Entries provided =>
____________________

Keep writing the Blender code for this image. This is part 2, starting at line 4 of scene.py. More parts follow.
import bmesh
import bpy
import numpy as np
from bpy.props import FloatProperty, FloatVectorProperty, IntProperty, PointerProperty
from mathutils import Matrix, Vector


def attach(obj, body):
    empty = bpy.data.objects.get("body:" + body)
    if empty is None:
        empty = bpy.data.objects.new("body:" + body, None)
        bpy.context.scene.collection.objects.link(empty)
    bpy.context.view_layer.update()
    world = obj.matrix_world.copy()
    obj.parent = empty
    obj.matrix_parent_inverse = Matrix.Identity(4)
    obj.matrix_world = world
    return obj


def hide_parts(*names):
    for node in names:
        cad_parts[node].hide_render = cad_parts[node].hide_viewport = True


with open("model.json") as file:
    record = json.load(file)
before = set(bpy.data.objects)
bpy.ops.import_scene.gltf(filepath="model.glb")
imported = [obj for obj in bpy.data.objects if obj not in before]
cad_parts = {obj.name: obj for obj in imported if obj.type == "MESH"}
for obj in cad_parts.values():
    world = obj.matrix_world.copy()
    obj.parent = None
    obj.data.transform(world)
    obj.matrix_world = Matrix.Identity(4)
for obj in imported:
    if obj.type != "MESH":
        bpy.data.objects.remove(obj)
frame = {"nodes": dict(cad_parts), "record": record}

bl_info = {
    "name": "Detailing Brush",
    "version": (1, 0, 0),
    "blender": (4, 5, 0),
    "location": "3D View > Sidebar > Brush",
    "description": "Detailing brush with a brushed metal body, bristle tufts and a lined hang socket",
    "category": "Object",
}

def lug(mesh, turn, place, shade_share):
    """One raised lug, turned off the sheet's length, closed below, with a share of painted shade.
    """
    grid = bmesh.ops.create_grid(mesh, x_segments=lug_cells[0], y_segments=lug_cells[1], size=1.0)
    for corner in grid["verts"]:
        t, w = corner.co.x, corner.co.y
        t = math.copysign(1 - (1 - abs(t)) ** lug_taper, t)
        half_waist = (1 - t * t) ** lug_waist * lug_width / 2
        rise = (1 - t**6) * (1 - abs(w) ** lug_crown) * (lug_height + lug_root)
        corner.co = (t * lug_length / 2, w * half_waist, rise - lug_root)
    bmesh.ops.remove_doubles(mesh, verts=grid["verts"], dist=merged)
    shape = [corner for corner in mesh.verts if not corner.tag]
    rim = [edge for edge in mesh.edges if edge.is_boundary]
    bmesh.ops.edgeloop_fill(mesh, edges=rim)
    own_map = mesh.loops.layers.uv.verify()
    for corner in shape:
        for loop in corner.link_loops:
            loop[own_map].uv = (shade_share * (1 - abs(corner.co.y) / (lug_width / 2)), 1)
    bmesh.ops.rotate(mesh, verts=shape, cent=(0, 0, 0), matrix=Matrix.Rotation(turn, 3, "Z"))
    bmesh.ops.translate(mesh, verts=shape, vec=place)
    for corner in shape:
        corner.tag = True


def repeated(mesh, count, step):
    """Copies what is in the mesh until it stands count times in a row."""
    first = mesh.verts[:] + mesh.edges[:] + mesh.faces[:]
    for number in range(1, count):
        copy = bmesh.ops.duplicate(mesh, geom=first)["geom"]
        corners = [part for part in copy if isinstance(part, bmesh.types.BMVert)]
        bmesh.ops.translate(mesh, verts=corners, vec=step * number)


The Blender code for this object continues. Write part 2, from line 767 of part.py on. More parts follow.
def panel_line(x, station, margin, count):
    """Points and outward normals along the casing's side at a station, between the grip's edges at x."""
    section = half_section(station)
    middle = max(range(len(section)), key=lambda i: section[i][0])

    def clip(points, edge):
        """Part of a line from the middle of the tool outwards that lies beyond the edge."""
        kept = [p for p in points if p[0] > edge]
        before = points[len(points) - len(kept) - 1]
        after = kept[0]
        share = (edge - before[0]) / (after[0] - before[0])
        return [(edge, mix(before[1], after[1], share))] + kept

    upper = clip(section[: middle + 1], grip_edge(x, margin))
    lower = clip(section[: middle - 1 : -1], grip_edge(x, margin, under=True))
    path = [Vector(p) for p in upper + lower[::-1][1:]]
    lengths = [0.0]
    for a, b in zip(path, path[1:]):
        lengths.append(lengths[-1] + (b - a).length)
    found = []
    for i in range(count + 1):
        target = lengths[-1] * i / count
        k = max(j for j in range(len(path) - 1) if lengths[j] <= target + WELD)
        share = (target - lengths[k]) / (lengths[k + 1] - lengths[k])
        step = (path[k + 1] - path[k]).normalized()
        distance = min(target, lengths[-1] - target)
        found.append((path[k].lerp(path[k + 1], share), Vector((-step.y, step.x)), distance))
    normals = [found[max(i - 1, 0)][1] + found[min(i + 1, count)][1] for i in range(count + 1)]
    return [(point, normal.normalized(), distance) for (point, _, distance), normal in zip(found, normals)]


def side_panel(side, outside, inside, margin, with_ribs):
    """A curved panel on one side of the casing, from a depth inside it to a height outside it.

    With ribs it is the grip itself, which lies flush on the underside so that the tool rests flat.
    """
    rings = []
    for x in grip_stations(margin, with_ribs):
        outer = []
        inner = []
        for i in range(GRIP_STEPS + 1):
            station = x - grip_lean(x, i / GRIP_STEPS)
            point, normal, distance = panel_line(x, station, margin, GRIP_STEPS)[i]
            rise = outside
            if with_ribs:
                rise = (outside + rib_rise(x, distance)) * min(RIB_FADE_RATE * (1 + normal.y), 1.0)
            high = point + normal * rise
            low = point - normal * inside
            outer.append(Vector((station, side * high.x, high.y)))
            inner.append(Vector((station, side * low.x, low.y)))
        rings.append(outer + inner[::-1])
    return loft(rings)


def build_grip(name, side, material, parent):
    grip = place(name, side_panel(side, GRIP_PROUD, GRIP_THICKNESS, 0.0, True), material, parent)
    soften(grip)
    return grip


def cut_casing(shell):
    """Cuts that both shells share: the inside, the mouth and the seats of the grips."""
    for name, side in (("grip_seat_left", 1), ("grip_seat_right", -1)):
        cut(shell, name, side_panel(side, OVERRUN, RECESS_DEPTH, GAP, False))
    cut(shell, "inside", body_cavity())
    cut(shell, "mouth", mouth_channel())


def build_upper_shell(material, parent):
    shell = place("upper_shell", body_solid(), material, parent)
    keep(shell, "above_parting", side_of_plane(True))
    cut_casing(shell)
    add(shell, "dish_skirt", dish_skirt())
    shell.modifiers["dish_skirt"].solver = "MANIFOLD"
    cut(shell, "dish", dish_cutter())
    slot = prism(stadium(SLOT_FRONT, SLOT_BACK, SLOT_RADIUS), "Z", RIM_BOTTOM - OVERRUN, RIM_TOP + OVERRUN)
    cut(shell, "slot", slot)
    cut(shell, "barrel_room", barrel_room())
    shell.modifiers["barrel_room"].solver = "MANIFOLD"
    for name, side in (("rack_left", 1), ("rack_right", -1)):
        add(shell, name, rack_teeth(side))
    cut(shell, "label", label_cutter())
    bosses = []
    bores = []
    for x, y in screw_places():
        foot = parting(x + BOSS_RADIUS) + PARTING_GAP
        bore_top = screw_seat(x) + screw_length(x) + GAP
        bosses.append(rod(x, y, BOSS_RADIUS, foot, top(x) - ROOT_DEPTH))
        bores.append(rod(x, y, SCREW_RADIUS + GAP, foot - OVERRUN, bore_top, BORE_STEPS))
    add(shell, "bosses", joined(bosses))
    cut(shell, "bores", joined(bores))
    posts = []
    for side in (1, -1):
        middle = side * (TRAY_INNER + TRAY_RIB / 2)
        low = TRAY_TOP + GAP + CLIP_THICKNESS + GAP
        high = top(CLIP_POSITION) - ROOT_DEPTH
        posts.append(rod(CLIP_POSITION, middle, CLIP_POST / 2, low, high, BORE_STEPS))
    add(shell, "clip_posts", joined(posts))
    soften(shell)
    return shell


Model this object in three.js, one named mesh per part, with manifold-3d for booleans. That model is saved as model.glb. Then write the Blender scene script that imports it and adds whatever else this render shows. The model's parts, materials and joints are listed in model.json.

____________________

Direction =>
Word for word, reproduce the listing above from its start up to and including the line that has "bpy.context.view_layer.update()". Give only those lines.

The solution =>
Keep writing the Blender code for this image. This is part 2, starting at line 4 of scene.py. More parts follow.
import bmesh
import bpy
import numpy as np
from bpy.props import FloatProperty, FloatVectorProperty, IntProperty, PointerProperty
from mathutils import Matrix, Vector


def attach(obj, body):
    empty = bpy.data.objects.get("body:" + body)
    if empty is None:
        empty = bpy.data.objects.new("body:" + body, None)
        bpy.context.scene.collection.objects.link(empty)
    bpy.context.view_layer.update()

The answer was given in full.